Posts Tagged ‘Streetcar’

Top 10 goals for 2010

Monday, January 4th, 2010

It is new year and a new decade with a new mayor and new city council members in Seattle.  It seems fitting, as everyone makes resolutions for the new year, to list what we want to see for bicycling in 2010.

  1. Pass a vulnerable user law.  A traffic ticket isn’t enough when you take a life.

  2. Bring the Sharrows in Seattle in compliance with the MUTCD as we described in our earlier story.

  3. Don’t let the First Hill Streetcar become a cyclist deathtrap.  Keep cycling concerns and risks on the top of the list at every design discussion and make sure that all stakeholders are aware of the potential dangers.

  4. Keep a bicycle-able waterfront no matter what happens with the viaduct.  We have too many tourists and too many bicycle commuters along the waterfront to let bicycle infrastructure to be treated as an afterthought.

  5. Make driving while talking on a cell phone or txting a primary offense.

  6. Finally push through the legal battles to finish the Burke-Gilman Trail Missing Link and start construction.

  7. Start a bicycle boulevard network.  We have one, let’s make it a gold-standard route with full signage and stop signs for the cross traffic and then plot out a full network of boulevard routes for the potential cyclists who are afraid to mix it up with 35 and 45 mph motor traffic.

  8. Train a few SPD officers and SDOT engineers to be League of American Bicyclists Certified Instructors and spread a deeper understanding of vehicular cycling within the city staff.

  9. Require all city staff to try an alternate commute mode for at least 12 days this year.  If they drive, they should bike or bus or take the train or ferry or walk.  If they bike, great they should try the bus.
  10. Keep the Bicycle Master Plan fully funded and the implementation moving at full steam and look hard at what more we should be doing.

The First Hill Streetcar – Bicycle killer

Monday, December 14th, 2009

I crash Seattle

Seattle should have learned her lessons by now.

We have the South Lake Union Streetcar that sits in the right hand lane where bicycle riders are expected to be.  As a result, the city is facing a class action lawsuit from cyclists who have been caught in the tracks and have suffered injuries like shattered elbows.

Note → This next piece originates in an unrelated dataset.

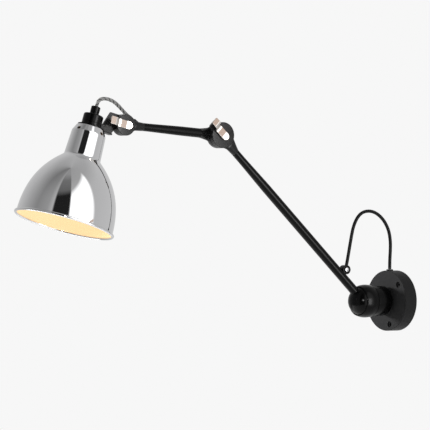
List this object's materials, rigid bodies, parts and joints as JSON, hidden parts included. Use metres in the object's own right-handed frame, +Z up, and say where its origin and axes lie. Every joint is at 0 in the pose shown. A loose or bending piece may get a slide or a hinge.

We have the Ballard Shortline Railroad tracks that cross the Missing Link at a slight angle, garnering hundreds of signatures on Cascade’s petition including several fingerprints in blood drawn from the pavement.  SDOT has made several sets of changes to try to remediate that particular problem.

So why in the world haven’t we learned?  Why are we proposing to put a set of streetcar tracks along Boren in the right hand lane merging at a slight angle onto 12th Ave at the bottom of a hill no less.  Take a minute to look at the map here:

http://seattlestreetcar.org/about/docs/alignment/Alignment%20Figure%203%20Dec%2011.pdf

And the other proposed First Hill streetcar route documents:

http://seattlestreetcar.org/firsthill.asp

Then go take a look.  Think about bicycles with their 1/2″ wide tires traveling at 35 mph or more by the time they hit that intersection.

Feel the inertia of your bike pushing against you, resisting the turn to avoid slipping in the tracks.  Feel your stomach sink with the split-second feeling of helplessness as your bicycle is wrenched out from under you and your body is slammed sideways against the pavement, shattering your bones and twising your body up in your bicycle frame as you skid for the next 40 feet as the flesh of your face and shoulder and legs provides the road-rash friction that brings your battered flesh to a skidding stop.

It won’t be the cyclists in a class action lawsuit against the city. 
It will be the families of the dead cyclists who can’t have an open casket funeral who will be suing.

If the streetcar is worth doing, it is worth doing right.

Tuesday 12/15, 6-8pm, Seattle Central Community College
Wednesday 12/16, 6-8pm, Yesler Community Center
Thursday 12/17, 6-8pm, Union Station

The city has this project on the fast track, the public forums are all compressed into the week before Christmas and we will live with this nightmare for the next 100 years or more if it isn’t done right.  Please go ride the route and speak up at the forum.  Otherwise, we can just park the ambulence hearse at 12th and Boren.